Acting on recommendations generated by the Hoover Commission, Herzog prevailed upon President Truman to issue Reorganization Plan No. 12, which would abolish the office of general counsel and transfer its functions back to the board. But Senator Taft refused to let Truman oust Denham through subterfuge, and the reorganization plan failed to win Congressional approval.

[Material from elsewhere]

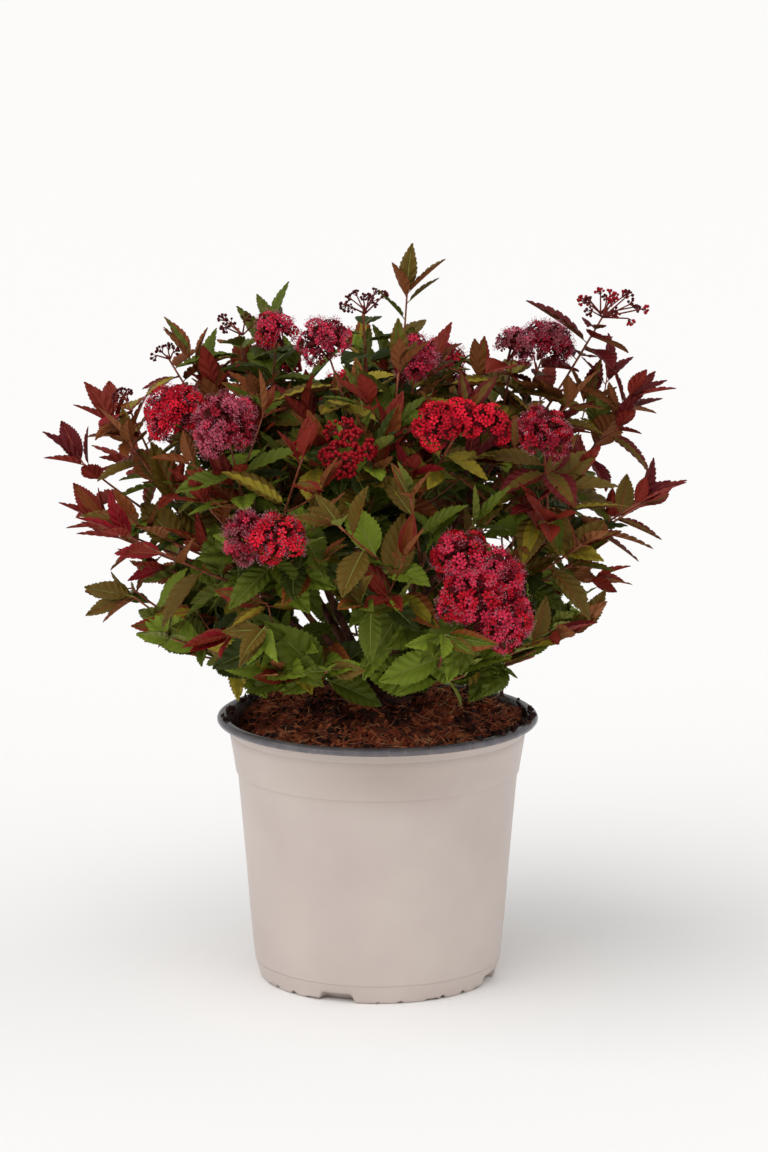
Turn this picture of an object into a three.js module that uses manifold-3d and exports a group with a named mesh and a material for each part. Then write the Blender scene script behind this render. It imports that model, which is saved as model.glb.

Herzog now resolved to have Denham removed:
Denham had survived the legislative battles, but he was out-matched when pitted against Herzog in bureaucratic in-fighting. As a special assistant in the White House put it, Herzog waged his battle with "extraordinary subtlety," "watching and waiting for bigger and better errors by Denham," using "restraint," "proper erudition," "protective camouflage," "the public handshake, the smile, and the knife so fast that you are never aware of it until the severed head rolls."
Just before a May 22, 1950, meeting between Denham and the board, Herzog met with President Truman and was told to stand firm against any encroachment on the board's authority. The meeting between Denham and the board degenerated into bitter personal criticism. Herzog met with Truman, advising the president of his intention to leave. Truman asked Herzog to stay, and Herzog agreed—if Denham were fired. Truman agreed, and on July 24, 1950, Herzog was reappointed to another five-year term as NLRB chair. When Denham made changes to the NLRB's appellate brief in the Vulcan Forging case, the five board members asked President Truman to act to prevent further undermining of administration labor policy and additional embarrassment in the courts. Truman asked Denham to resign on September 15, 1950, and Denham did so.

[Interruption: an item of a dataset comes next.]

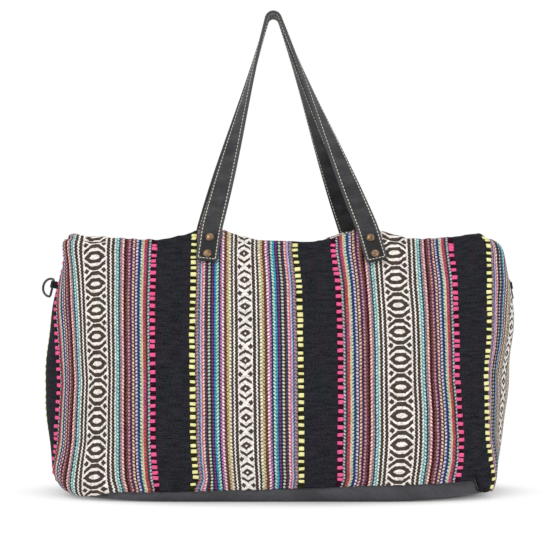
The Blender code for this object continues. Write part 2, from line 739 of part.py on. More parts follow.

===Post-Denham NLRB tenure===
Between 1947 and 1953, Herzog led board majorities in concluding that NLRB-sponsored union organizing elections could not be held at workplaces controlled by a union shop contract if the state in question had banned the union shop, that unions found in violation of the Taft-Hartley Act could not file for elections or unfair labor practice complaints, ruled secondary boycotts a violation of the Taft-Hartley Act, held it an unfair labor practice for an employer to refuse to open its financial books if it claimed it could not afford a wage increase, and found that a lockout designed to coerce employees into agreeing to a collective bargaining agreement was illegal. Despite agreeing with other board members that the anti-communist oath provisions of the Taft-Hartley Act did not infringe on freedom of speech or association, Herzog nonetheless asked Congress to pass legislation providing for an alternative oath which would not impinge so heavily on freedom of speech and association.

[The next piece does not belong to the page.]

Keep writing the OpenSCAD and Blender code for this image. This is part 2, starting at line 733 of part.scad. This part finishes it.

After Dwight D. Eisenhower won the presidency in November 1952, Paul Herzog agreed to resign effective June 30, 1953, in order to allow the new president his own choice as NLRB chairman.

==Later career and death==
Herzog rejoined Harvard University while still serving as chair of the NLRB. He was appointed associate dean of the Graduate School of Public Administration (the predecessor of the John F. Kennedy School of Government) in 1945, and was acting dean from 1953 to 1957.

Herzog became executive vice president of the American Arbitration Association after leaving the NLRB, and was elected president of the association in 1961. He was appointed president of the Salzburg Global Seminar (a non-profit organization which works to enhance European understanding of American culture, economics, and politics) in 1965, and retired from that position in 1971.

Herzog suffered a stroke in 1985 from which he made only partial recovery. He died at his home in Manhattan on November 23, 1986. He was cremated.

==Personal life==
Paul Herzog was a Presbyterian. He was a member of the Century Club, the Harvard Club of New York City, and the Metropolitan Club.

He married Madeleine Schafer (the granddaughter of Oscar S. Straus, a former Secretary of Commerce and Labor under President Theodore Roosevelt and the first Jewish cabinet secretary) in 1929. The couple had two children, John and Andrea. Their marriage ended in divorce.

In 1959, Herzog married Julie Chamberlain d'Estournelles, the executive director of the Woodrow Wilson Foundation. She had two children from two previous marriages, Judy T. Cullen and Alexander Trowbridge (himself United States Secretary of Commerce from June 14, 1967, to March 1, 1968). Julie Herzog died in May 1980.

In 1981, Herzog married the former Elizabeth Peterson Andrews. She survived him upon his death, along with Herzog's two children and two stepchildren.